Lisboa Day 3 (Monday 9 September)
Monday is washing day (so goes the song), which meant our first sightseeing of the day involved front-loading washing machines. However, it was among the easiest wash we’ve had to do while travelling, and we were soon wandering through the Baixa, the commercial area, on our way to the Cathedral.
Baixa is the area with most of the “Pombaline” style buildings, named after the Marquis de Pombal who, as First Minister, rebuilt the area after the 1755 earthquake. There are definitely some tourist traps, but it is mostly small shops, cafes and restaurants. We made strategic purchases at a shoe shop (sandals for after each day’s walk), and then Paula discovered a great little ships where two designers sold modern takes on Portuguese wares — the distinctive tiles reimagined in a modern style and turned into trivets, sardine dishes, kitchen stuff. More baggage was the result.
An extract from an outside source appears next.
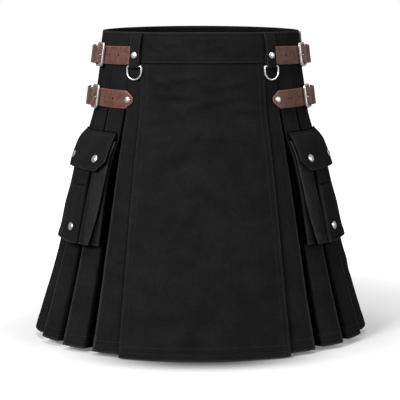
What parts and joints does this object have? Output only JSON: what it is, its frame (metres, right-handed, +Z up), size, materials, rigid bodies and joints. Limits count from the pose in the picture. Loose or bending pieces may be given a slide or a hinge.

Everything in Lisbon is conditioned by the earthquake. The high ground survived the tsunami but was often destroyed by fire, except on the rocky hill where the old poor quarter of Alfama stands. The cathedral survived and is therefore quite different from the baroque that is the usual fare among the churches (there are three within 100 metres of Solar dos Poetas where we are staying). The tourist crowds were off-putting, but we visited most of it and had a good time making jokes about the extraordinary stuff in the treasury. Five minutes in one of those copes and the bishop would have been toast, but he had been granted the right to fans by one of the popes, which puts him ahead of most Australian bishops, who have very few fans. 🤣
In the afternoon, we did a tour of the Alfama, which retains a little of the culture of the old poor quarter it once was. Sailors, fisherman, small traders and prostitutes seem to have made up its population for much of its history, and it is the birthplace of the musical style of fado, which expresses much of the sentimental Soledad at the heart of Portuguese culture. Salazar’s promotion of it as a national artform nearly doomed it after the Carnation Revolution, but it is everywhere now.
Tomorrow it’s Porto. We would come back to Lisbon. There is much more to explore.